Work to be completed
Extract, unchanged, every line from the top of the material below through the line with "radius, flange)", and no more.
<<<<
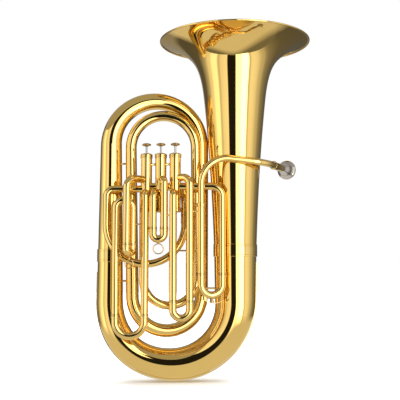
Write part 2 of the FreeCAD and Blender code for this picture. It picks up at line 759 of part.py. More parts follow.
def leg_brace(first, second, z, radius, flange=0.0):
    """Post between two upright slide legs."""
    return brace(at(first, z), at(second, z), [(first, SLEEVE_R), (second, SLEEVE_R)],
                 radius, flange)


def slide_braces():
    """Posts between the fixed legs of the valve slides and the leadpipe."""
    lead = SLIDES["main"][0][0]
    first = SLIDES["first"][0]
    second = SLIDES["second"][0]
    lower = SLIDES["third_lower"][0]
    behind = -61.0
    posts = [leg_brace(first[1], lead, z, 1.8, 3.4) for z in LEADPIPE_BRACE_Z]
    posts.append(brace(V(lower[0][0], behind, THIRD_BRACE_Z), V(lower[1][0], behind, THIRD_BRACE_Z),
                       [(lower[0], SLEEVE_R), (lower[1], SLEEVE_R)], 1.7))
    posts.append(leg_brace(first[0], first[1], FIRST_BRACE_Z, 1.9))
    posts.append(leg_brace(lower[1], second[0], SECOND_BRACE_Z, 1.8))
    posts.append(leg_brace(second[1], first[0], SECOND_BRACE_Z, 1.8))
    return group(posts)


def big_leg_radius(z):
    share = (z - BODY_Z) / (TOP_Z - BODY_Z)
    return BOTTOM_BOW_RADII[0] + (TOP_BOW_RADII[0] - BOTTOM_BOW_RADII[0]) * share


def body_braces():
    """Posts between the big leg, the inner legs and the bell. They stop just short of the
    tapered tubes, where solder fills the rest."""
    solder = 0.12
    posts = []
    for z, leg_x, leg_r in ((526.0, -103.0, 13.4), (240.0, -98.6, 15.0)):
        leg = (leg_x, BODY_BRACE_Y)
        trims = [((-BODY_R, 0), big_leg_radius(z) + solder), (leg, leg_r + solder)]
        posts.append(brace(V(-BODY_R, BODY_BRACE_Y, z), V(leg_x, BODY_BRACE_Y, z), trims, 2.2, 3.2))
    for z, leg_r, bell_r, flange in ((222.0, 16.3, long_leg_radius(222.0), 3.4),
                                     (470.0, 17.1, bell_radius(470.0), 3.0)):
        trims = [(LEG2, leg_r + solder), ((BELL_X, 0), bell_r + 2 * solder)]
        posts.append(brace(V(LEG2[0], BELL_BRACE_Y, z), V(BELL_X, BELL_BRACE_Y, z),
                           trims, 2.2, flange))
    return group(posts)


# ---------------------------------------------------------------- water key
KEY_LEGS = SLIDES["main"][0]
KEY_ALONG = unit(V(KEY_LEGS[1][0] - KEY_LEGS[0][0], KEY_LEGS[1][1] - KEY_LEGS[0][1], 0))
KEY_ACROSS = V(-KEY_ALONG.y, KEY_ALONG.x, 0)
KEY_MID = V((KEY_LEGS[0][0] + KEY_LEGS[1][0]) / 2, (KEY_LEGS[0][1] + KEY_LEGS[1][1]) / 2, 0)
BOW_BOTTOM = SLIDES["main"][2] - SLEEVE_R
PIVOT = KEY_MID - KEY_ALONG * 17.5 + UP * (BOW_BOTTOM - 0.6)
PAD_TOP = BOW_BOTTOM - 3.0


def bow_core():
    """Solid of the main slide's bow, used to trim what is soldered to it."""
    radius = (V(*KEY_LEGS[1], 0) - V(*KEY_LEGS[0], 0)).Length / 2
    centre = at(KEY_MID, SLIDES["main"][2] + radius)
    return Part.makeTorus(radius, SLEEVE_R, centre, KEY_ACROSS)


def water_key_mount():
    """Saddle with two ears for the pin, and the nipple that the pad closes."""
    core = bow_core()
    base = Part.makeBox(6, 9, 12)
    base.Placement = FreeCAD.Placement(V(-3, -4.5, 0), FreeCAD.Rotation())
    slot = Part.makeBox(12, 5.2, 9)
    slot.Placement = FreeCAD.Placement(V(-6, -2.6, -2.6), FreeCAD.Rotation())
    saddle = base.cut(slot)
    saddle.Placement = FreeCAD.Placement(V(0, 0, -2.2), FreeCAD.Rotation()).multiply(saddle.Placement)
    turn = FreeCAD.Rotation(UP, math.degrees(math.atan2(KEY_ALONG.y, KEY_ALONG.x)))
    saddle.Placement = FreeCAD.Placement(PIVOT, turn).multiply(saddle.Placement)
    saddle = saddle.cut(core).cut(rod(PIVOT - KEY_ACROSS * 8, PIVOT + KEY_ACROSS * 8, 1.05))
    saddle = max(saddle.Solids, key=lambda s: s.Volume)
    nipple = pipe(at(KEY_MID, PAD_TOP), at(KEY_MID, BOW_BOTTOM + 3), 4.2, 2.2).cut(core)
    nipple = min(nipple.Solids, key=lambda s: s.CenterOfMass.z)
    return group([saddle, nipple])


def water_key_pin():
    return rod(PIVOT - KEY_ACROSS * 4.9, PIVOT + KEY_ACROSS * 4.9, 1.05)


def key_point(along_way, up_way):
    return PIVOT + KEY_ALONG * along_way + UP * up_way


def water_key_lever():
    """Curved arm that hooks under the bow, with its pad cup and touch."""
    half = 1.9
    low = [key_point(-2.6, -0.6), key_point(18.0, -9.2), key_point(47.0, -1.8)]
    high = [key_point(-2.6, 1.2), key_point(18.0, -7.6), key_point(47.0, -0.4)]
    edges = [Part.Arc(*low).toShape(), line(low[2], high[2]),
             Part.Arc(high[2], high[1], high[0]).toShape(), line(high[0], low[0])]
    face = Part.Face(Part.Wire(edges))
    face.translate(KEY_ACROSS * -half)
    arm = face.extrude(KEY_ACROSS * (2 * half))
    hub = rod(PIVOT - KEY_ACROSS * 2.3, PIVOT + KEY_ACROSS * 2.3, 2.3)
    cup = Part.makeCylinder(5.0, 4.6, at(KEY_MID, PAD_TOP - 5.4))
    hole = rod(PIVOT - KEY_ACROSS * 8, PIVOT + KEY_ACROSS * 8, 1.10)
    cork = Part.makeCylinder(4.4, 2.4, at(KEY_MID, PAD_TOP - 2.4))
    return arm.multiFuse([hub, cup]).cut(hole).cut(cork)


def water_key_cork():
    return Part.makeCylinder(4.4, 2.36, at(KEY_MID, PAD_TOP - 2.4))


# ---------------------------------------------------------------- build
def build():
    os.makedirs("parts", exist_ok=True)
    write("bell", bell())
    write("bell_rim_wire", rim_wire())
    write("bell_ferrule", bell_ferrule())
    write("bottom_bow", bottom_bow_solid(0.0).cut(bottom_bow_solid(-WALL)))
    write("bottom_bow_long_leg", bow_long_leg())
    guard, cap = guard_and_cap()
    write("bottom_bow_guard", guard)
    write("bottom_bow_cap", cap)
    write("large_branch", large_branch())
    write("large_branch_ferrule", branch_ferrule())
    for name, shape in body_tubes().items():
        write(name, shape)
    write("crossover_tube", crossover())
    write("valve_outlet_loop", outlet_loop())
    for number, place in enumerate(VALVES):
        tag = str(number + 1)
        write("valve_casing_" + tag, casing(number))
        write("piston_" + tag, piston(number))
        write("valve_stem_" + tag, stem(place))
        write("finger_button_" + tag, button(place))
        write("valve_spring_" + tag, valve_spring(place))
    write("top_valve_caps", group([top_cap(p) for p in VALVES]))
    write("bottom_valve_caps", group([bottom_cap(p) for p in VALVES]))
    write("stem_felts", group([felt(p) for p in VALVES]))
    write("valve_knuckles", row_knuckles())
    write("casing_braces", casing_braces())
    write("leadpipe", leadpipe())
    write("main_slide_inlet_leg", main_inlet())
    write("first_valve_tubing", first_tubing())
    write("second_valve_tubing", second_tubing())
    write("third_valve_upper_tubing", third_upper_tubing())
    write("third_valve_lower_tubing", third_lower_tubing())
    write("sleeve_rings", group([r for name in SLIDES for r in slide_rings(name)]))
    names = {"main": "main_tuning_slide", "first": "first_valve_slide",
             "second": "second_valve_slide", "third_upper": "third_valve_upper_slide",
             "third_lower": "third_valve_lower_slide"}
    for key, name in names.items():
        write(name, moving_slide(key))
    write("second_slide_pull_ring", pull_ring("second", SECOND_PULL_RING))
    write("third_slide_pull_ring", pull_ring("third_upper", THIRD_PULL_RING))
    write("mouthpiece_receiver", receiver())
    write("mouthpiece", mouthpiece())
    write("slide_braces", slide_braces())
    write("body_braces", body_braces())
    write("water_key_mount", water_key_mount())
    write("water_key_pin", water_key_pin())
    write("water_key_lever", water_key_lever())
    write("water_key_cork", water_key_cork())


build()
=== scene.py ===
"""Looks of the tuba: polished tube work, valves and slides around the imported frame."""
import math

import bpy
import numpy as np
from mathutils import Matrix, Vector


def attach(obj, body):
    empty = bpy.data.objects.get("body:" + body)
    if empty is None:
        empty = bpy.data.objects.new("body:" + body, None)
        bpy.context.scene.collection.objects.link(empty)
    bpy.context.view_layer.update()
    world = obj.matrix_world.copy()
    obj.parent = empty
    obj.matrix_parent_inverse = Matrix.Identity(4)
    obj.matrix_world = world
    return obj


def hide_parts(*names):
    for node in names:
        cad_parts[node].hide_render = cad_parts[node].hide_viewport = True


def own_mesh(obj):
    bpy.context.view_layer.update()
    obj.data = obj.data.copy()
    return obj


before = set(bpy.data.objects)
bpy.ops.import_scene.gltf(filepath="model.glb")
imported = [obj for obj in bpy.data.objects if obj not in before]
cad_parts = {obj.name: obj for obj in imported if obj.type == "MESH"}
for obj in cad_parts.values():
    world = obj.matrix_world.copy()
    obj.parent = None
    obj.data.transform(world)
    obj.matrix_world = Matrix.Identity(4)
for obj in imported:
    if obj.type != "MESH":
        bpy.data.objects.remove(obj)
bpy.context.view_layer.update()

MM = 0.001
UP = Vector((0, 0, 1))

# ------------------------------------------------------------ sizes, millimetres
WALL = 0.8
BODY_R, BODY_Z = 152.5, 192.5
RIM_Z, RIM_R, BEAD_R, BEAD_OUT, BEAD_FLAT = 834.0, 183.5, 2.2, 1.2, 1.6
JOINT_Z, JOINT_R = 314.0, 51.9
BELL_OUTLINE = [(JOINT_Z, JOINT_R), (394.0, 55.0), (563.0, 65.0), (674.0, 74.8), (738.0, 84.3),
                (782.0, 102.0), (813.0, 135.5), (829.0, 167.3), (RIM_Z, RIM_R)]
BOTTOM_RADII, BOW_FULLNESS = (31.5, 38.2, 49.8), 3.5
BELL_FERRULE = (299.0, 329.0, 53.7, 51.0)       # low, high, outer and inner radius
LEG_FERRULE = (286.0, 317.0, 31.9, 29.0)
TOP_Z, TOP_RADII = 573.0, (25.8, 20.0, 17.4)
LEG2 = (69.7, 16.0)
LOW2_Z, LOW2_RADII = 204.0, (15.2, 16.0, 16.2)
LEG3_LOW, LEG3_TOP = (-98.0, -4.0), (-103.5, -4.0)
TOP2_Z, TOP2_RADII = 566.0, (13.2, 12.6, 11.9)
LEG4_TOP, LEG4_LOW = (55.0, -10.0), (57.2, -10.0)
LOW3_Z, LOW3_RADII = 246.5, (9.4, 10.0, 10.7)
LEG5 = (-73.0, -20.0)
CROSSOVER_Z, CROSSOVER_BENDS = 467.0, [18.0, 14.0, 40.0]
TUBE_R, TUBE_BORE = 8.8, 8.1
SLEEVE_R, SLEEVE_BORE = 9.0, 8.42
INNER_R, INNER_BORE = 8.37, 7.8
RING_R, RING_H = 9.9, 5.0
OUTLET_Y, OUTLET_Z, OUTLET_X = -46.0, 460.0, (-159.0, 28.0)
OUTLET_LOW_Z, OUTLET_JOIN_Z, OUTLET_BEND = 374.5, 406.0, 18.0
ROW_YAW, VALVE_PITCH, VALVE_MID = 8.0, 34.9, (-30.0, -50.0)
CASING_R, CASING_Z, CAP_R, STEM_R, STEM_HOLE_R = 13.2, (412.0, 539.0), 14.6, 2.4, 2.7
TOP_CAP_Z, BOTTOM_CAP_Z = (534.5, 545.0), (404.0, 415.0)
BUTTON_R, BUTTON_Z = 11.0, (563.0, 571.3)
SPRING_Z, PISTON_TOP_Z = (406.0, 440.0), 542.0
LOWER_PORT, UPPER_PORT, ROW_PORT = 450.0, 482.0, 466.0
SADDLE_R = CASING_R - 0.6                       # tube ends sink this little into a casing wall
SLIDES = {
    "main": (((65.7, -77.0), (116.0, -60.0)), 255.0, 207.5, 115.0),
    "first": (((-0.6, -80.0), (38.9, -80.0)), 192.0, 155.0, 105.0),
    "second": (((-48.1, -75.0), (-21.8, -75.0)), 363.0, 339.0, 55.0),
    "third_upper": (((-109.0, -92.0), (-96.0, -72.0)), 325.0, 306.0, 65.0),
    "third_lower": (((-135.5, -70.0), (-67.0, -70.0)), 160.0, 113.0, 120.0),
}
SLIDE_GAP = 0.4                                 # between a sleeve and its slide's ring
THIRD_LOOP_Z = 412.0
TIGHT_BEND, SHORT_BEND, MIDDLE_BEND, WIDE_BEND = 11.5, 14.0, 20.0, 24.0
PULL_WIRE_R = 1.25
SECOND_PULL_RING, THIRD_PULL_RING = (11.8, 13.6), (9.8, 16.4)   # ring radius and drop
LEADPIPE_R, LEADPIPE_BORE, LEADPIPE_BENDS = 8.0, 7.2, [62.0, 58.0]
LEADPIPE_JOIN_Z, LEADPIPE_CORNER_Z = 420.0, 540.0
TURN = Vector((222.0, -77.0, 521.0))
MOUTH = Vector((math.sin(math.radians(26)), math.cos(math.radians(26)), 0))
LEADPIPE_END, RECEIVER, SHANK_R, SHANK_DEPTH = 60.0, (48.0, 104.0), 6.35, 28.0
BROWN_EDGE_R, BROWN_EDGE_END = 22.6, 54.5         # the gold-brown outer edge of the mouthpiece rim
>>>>
Task answer
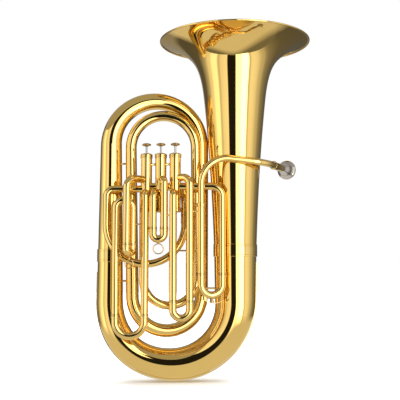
Write part 2 of the FreeCAD and Blender code for this picture. It picks up at line 759 of part.py. More parts follow.
def leg_brace(first, second, z, radius, flange=0.0):
    """Post between two upright slide legs."""
    return brace(at(first, z), at(second, z), [(first, SLEEVE_R), (second, SLEEVE_R)],
                 radius, flange)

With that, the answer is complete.